Stupid Tuesday questions, Waffle House edition
Lo those many seasons ago, the choices for road-trip entertainment were not as they are today. In the days of the Apple II, the iPad was a rumor of a whisper of a gleam in an afrit’s eye. The Walkman that auto-reversed (thus sparing users the tedium of flipping over the cassette tape) was a marvel. Choose Your Own Adventure books were much prized, though your humble Blogger was an inveterate cheater at them. (“Yes, book. Yes, I did pick up a magic ring in the forest and will thus turn to page 47.”)
It was a different age.
In those days, when a family was confined in a small mobile space for days on end, maintaining a delicate balance regarding listening choices was of paramount importance. A strict rotation was enforced, from Father’s to Mother’s to your Blogger’s to Blogger’s Brother’s and back. This led to a rather eclectic playlist, ranging from bagpipes and the 5th Dimension (Father’s) to Weird Al (Brother’s). Mother’s usual choice (“Could we just have some peace and quiet for once?”) is not quite so memorable.
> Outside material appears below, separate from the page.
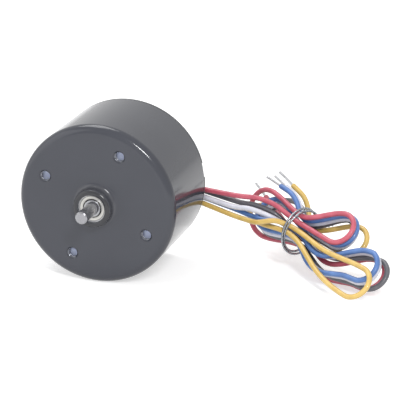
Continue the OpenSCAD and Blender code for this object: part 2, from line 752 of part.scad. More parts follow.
// Two turns of bare wire round the hank that cross once, with their ends twisted together
// behind it, as one unbroken wire.
tie_r = (tie_d + tie_wire_d) / 2;
tie_from = -45;
tie_steps = 24;
tie_shift = 0.65;
cross_lift = tie_wire_d + 0.1;
tail_len = 4;
tail_turns = 1.5;
tail_steps = 12;
tail_lay = tie_wire_d / 2 + 0.04;
tail_bend = 0.9;
bend_parts = 4;

// A point at a distance aside from the tail along the turn, a radius and a place along the hank.
function on_tie(aside, r, u) = let (a = tie_from + aside / tie_r * 180 / PI)
    in_hank(u, [r * cos(a), r * sin(a)]);
function tail(hand) = [for (i = [tail_steps:-1:1]) let (t = i / tail_steps, a = 360 * tail_turns * t)
    on_tie(hand * tail_lay * cos(a), tie_r + tail_bend + tail_len * t, tie_shift + hand * tail_lay * sin(a))];
function tail_foot(hand) = [for (k = [0:bend_parts]) let (a = 90 * k / bend_parts)
    on_tie(hand * (tail_lay + tail_bend * (1 - cos(a))), tie_r + tail_bend * (1 - sin(a)), tie_shift)];
tie_turns = [for (i = [2:2 * tie_steps - 2]) let (a = 360 * i / tie_steps, lift = a > 360 ? cross_lift : 0)
    in_hank(tie_shift * cos(a / 2), (tie_r + lift * (1 - cos(a)) / 2) * [cos(a + tie_from), sin(a + tie_from)])];
function backwards(p) = [for (i = [len(p) - 1:-1:0]) p[i]];
tie_path = concat(tail(1), tail_foot(1), tie_turns, backwards(tail_foot(-1)), backwards(tail(-1)));

module wire_tie() { color("#b9bdc2") tube(tie_path, tie_wire_d); }

can();
back_cover();
grommet();
stator_core();
front_insulator();
rear_insulator();
coils();
coil_guard();
circuit_board();
board_parts();
sensors();
front_outer_ring();
rear_outer_ring();
front_shields();
rear_shields();
wave_washer();
shaft();
rotor_core();
magnet();
front_spacer();
rear_spacer();
front_inner_ring();
rear_inner_ring();
front_cage();
front_balls();
rear_cage();
rear_balls();
lead_red();
lead_black();
lead_white();
lead_yellow();
lead_blue();
tinned_ends();
wire_tie();
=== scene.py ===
import math

import bmesh
import bpy
from mathutils import Matrix, Vector


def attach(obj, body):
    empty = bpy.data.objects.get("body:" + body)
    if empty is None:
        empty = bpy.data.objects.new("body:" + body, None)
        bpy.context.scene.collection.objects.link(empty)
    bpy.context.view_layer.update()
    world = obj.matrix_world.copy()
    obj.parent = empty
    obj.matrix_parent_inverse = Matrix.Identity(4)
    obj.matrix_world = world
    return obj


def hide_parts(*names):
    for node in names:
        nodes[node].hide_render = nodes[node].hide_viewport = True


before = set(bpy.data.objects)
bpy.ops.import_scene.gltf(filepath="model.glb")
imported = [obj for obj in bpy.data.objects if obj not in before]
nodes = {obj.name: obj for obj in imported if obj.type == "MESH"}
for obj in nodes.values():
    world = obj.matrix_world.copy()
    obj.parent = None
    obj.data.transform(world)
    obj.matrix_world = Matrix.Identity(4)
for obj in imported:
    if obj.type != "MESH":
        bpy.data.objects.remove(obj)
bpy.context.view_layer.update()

# Can: deep-drawn from one steel sheet, with the boss for the front bearing drawn out of its
# face. It is dipped in gloss black enamel, and the four screw holes are tapped afterwards, so
# their threads are bare steel.
mm = 0.001
can_r, rim_r, wall, face_t = 21.0, 2.2, 1.2, 1.5
can_end, body_end, back_edge, inner_round = 25.7, 26.5, 0.15, 1.01
boss_r, boss_h, boss_edge, boss_foot = 5.0, 3.0, 0.8, 1.3
lip_r, lip_edge, lip_t, seat_r = 3.599, 0.3, 0.7, 3.979
hole_circle, hole_mouth, hole_core, hole_major, mouth_t = 15.0, 3.3, 2.5, 2.98, 0.35
hole_count, first_hole = 4, math.radians(26)


def sheen(red, green, blue):
    """Colour as a shader takes it, from the values that a screen shows."""
    return tuple(v / 3294.6 if v <= 10 else ((v / 255 + 0.055) / 1.055) ** 2.4
                 for v in (red, green, blue)) + (1.0,)


def finish(name, colour, metal=0.0, rough=0.5, **more):
    """New finish. What is even all over it stands on the shader's own sockets."""
    made = bpy.data.materials.new(name)
    made.use_nodes = True
    made.diffuse_color = colour
    shader = made.node_tree.nodes["Principled BSDF"]
    even = {"Base Color": colour, "Metallic": metal, "Roughness": rough}
    even.update({key.replace("_", " "): value for key, value in more.items()})
    for socket, value in even.items():
        shader.inputs[socket].default_value = value
    return made


def step(made, kind, feeds, **settings):
    """One step of a finish. Each input takes a value, or another step with its output."""
    new = made.node_tree.nodes.new("ShaderNode" + kind)
    for key, value in settings.items():
        setattr(new, key, value)
    for key, value in feeds.items():
        if isinstance(value, tuple) and isinstance(value[0], bpy.types.Node):
            made.node_tree.links.new(value[0].outputs[value[1]], new.inputs[key])
        else:
            new.inputs[key].default_value = value
    return new


def to_shader(made, socket, source, output):
    """Feeds a step into the finish's shader."""
    shader = made.node_tree.nodes["Principled BSDF"]
    made.node_tree.links.new(source.outputs[output], shader.inputs[socket])


def blend_of(made, source, output, stops):
    """Colours that follow a value, from (place, colour) pairs."""
    ramp = step(made, "ValToRGB", {"Fac": (source, output)})
    ends = ramp.color_ramp.elements
    ends[0].position, ends[0].color = stops[0]
    ends[1].position, ends[1].color = stops[-1]
    for place, colour in stops[1:-1]:
        ends.new(place).color = colour
    return ramp


def tones_of(made, source, low, high):
    """Base colour that wanders between two tones."""
    to_shader(made, "Base Color", blend_of(made, source, "Fac", [(0.3, low), (0.7, high)]), "Color")


def gloss_of(made, source, output, low, high):
    """Roughness that runs between two values."""
    spread = step(made, "MapRange", {"Value": (source, output), "From Min": 0.3,
                                     "From Max": 0.7, "To Min": low, "To Max": high})
    to_shader(made, "Roughness", spread, "Result")


def relief_of(made, source, output, depth, under=None):
    """Relief of a depth in mm."""
    feeds = {"Height": (source, output), "Strength": 1.0, "Distance": depth * mm}
    if under:
        feeds["Normal"] = (under, "Normal")
    bump = step(made, "Bump", feeds)
    to_shader(made, "Normal", bump, "Normal")
    return bump


def patches(made, size, detail=3.0, spot=None):
    """Uneven patches of about one size in mm, fixed to the piece."""
    spot = spot or (step(made, "TexCoord", {}), "Object")
    return step(made, "TexNoise", {"Vector": spot, "Scale": 1 / (size * mm), "Detail": detail})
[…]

It is because of this system that I, perhaps unique among my peers, can sing by heart Peter, Paul and Mary’s song “I Dig Rock and Roll Music.” (A “Best Of” collection of P, P and M hits was another of Father’s usual selections.) The other day I happened to be noodling on the Web, and I decided to look up “Too Much of Nothing” (another song on the album). (I was curious to see if the references to “Valerie” and “Marion” in the chorus meant anything. I still don’t have a clue, but I find the chorus haunting anyway.) And for some reason I looked up “I Dig Rock and Roll Music,” too.
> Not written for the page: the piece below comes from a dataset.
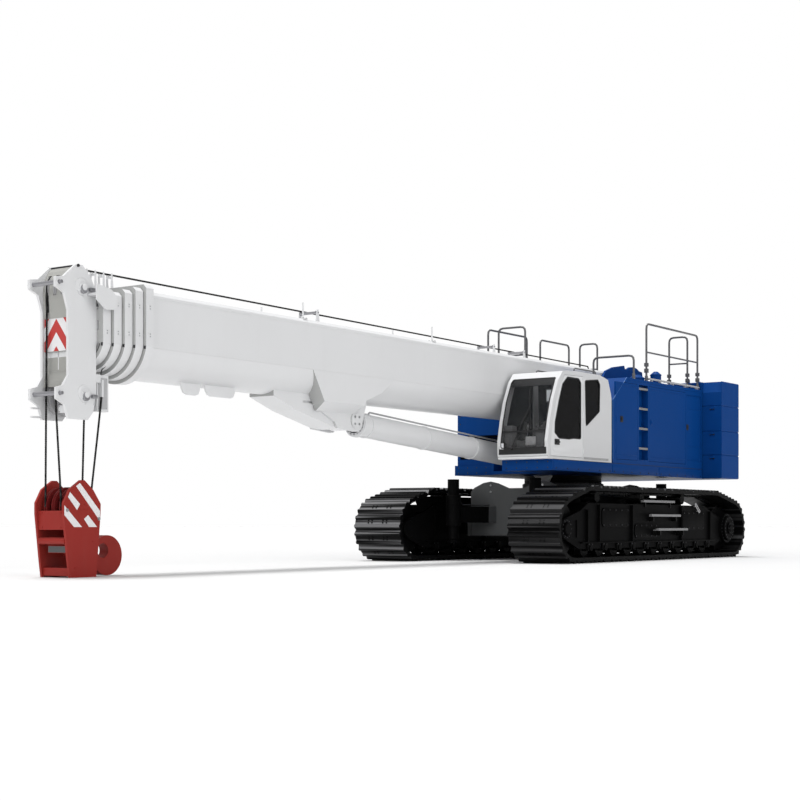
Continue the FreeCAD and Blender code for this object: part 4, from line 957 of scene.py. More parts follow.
def link_form() -> NodeForm:
    """A track link with two slim sides on each point.

    Returns:
        The tree, ready to grow.
    """
    form = NodeForm("links", {"Length": ("Float", 0.2), "Height": ("Float", 0.035), "Width": ("Float", 0.02),
                              "Spread": ("Float", 0.04)})
    sides = []
    for sign in (1.0, -1.0):
        size = form.wire("ShaderNodeCombineXYZ",
                         sockets={0: form.given("Length"), 1: form.given("Width"), 2: form.given("Height")})
        bar = form.wire("GeometryNodeMeshCube", sockets={"Size": size}, output="Mesh")
        place = form.wire("ShaderNodeCombineXYZ",
                          sockets={1: form.given("Spread") * sign, 2: form.given("Height") * 0.5})
        sides.append(form.wire("GeometryNodeTransform", sockets={"Geometry": bar, "Translation": place}))
    form.close(form.spread(form.joined(*sides), form.points_to("facing", "along")))
    return form


@dataclass
class Forms:
    """The trees that the sub-assemblies share."""

    bolts: NodeForm = field(default_factory=bolt_form)
    bars: NodeForm = field(default_factory=bar_form)
    tubes: NodeForm = field(default_factory=tube_form)
    strands: NodeForm = field(default_factory=strand_form)
    coils: NodeForm = field(default_factory=coil_form)
    links: NodeForm = field(default_factory=link_form)


# Mesh work


def carrier(points: Sequence[Point], facing: Sequence[Point] | None = None, along: Sequence[Point] | None = None,
            closed: bool | None = None) -> bpy.types.Mesh:
    """Points, or a line through them, for a tree to read.

    Args:
        points: The places.
        facing: The direction that each repeat's top points to.
        along: The direction that each repeat's length follows.
        closed: None for loose points, else whether the line meets its start.

    Returns:
        The carrier mesh.
    """
    mesh = bpy.data.meshes.new("carrier")
    edges = []
    if closed is not None:
        edges = [(i, i + 1) for i in range(len(points) - 1)] + ([(len(points) - 1, 0)] if closed else [])
    mesh.from_pydata(points, edges, [])
    for name, values in (("facing", facing), ("along", along)):
        if values:
            stored = mesh.attributes.new(name, "FLOAT_VECTOR", "POINT")
            stored.data.foreach_set("vector", [c for v in values for c in v])
    return mesh


class Shape:
    """One piece's mesh, put together from bevelled bars, plates and turned parts."""

    def __init__(self, name: str) -> None:
        """Starts an empty piece."""
        self.name = name
        self.whole = bmesh.new()

    def _take(self, part: bmesh.types.BMesh, bevel: float, segments: int = 2) -> "Shape":
        """Bevels a part's edges and adds it.

        Args:
            part: The part, used up here.
            bevel: The bevel's width, 0 for none.
            segments: Faces across the bevel.

        Returns:
            This shape.
        """
        bmesh.ops.remove_doubles(part, verts=part.verts, dist=1e-6)
        bmesh.ops.recalc_face_normals(part, faces=part.faces)
        if bevel > 0:
            sharp = [e for e in part.edges if len(e.link_faces) == 2 and e.calc_face_angle(0.0) > 0.5]
            bmesh.ops.bevel(part, geom=sharp, offset=bevel, segments=segments, profile=0.7, affect="EDGES",
                            clamp_overlap=True)
        mesh = bpy.data.meshes.new("part")
        part.to_mesh(mesh)
        part.free()
        self.whole.from_mesh(mesh)
        bpy.data.meshes.remove(mesh)
        return self

    def block(self, low: Point, high: Point, bevel: float = 0.004, turn: Matrix | None = None) -> "Shape":
        """Adds a bar between two corners.

        Args:
            low: One corner.
            high: The opposite corner.
            bevel: The edge rounding.
            turn: A rotation about the bar's middle.

        Returns:
            The shape itself.
        """
        part = bmesh.new()
        size = [abs(b - a) for a, b in zip(low, high)]
        middle = Vector([(a + b) / 2 for a, b in zip(low, high)])
        bmesh.ops.create_cube(part, size=1.0, matrix=Matrix.Diagonal((*size, 1.0)))
        bmesh.ops.transform(part, matrix=Matrix.Translation(middle) @ (turn or Matrix.Identity(4)), verts=part.verts)
        return self._take(part, min(bevel, min(size) * 0.3))

    def plate(self, outline: Sequence[Pair], axis: Axis, low: float, high: float, bevel: float = 0.002) -> "Shape":
        """Adds a flat plate.

        Args:
            outline: Points in the two other axes, in order x, y, z.
            axis: The axis of its thickness.
            low: One face's place on that axis.
            high: The other face's place.
            bevel: The edge rounding.

        Returns:
            The shape itself.
        """
        part = bmesh.new()
        rings = []
        for level in sorted((low, high)):
            ring = []
            for a, b in outline:
                place = [a, b]
                place.insert(axis.value, level)
                ring.append(part.verts.new(place))
            rings.append(ring)
        count = len(outline)
        part.faces.new(rings[0])
        part.faces.new(rings[1])
        for i in range(count):
            j = (i + 1) % count
            part.faces.new((rings[0][i], rings[0][j], rings[1][j], rings[1][i]))
        return self._take(part, bevel)

    def turned(self, centre: Point, direction: Point, profile: Sequence[Pair], sides: int = 24) -> "Shape":
        """Adds a part turned about an axle.

        Args:
            centre: A point on the axle.
            direction: The axle's direction.
            profile: Distance along the axle and radius, from one end to the other.
            sides: How many faces go round.

        Returns:
            The shape itself.
        """
        part = bmesh.new()
        turn = Vector((0, 0, 1)).rotation_difference(Vector(direction)).to_matrix().to_4x4()
        frame = Matrix.Translation(Vector(centre)) @ turn
        rings = []
        for travel, radius in profile:
            if radius < 1e-6:
                rings.append([part.verts.new(frame @ Vector((0, 0, travel)))])
                continue
            rings.append([part.verts.new(frame @ Vector((radius * math.cos(2 * math.pi * i / sides),
                                                         radius * math.sin(2 * math.pi * i / sides), travel)))
                          for i in range(sides)])
        for first, second in zip(rings, rings[1:]):
            for i in range(sides):
                j = (i + 1) % sides
                corners = [first[i % len(first)], first[j % len(first)], second[j % len(second)],
                           second[i % len(second)]]
                unique = list(dict.fromkeys(corners))
                if len(unique) > 2:
                    part.faces.new(unique)
        for ring in (rings[0], rings[-1]):
            if len(ring) > 2:
                part.faces.new(ring)
        return self._take(part, 0.0)

    def rod(self, start: Point, end: Point, radius: float, sides: int = 16, chamfer: float = 0.0) -> "Shape":
        """Adds a round bar between two points, with chamfered ends if asked.

        Args:
            start: The middle of its first end.
            end: The middle of its other end.
            radius: Its radius.
            sides: How many sides it has.
            chamfer: The chamfer at its ends, 0 for none.

        Returns:
            This shape.
        """
        line = Vector(end) - Vector(start)
        length = line.length
        profile = [(0.0, radius), (length, radius)]
        if chamfer:
            profile = [(0.0, radius - chamfer), (chamfer, radius), (length - chamfer, radius),
                       (length, radius - chamfer)]
        return self.turned(start, tuple(line), profile, sides)

    def mirrored(self) -> "Shape":
        """Adds the same on the other side of the middle plane.

        Returns:
            This shape.
        """
        twin = bpy.data.meshes.new("twin")
        self.whole.to_mesh(twin)
        twin.transform(Matrix.Diagonal((1.0, -1.0, 1.0, 1.0)))
        twin.flip_normals()
        self.whole.from_mesh(twin)
        bpy.data.meshes.remove(twin)
        return self

    def done(self, finish: Finish, smooth: float = 32.0) -> bpy.types.Object:
        """Turns the work into one object.

        Args:
            finish: The material.
            smooth: The angle in degrees below which faces shade as one.

        Returns:
            The object.
        """
        mesh = bpy.data.meshes.new(self.name)
        self.whole.to_mesh(mesh)
        self.whole.free()
        mesh.materials.append(finish.material())
        mesh.shade_smooth()
        mesh.set_sharp_from_angle(angle=math.radians(smooth))
        made = bpy.data.objects.new(self.name, mesh)
        bpy.context.scene.collection.objects.link(made)
        return made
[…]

O Beloved Readers, I was much astonished by what I learned. Humming along and learning the lyrics as a boy, I had no idea that the song is actually making fun of rock and roll music, as well as such bands as The Mamas and the Papas, and The Beatles. The whole song is ironic, and I didn’t know it until just the other day. (It does explain lyrics like “They’ve got a good thing going when the words don’t get in the way.”)
Imagine my surprise. It turns out Peter, Paul and Mary really didn’t dig rock and roll music. It actually makes me enjoy the song less, since it’s apparently kind of snarky in the proper light, and I happen to like both The Mamas and the Papas and The Beatles a great deal. It’s catchy and well-written, but now it seems mean, too. (I’m sure Paul McCartney is still weeping himself to sleep atop gigantic piles of cash.)
So that’s this week’s Question — what did you, long after you first heard or read or watched it, learn something about that changed your impression of it entirely? What, with experience, is not as it appeared to you in relative innocence? What do you like more or less now that you know more about it?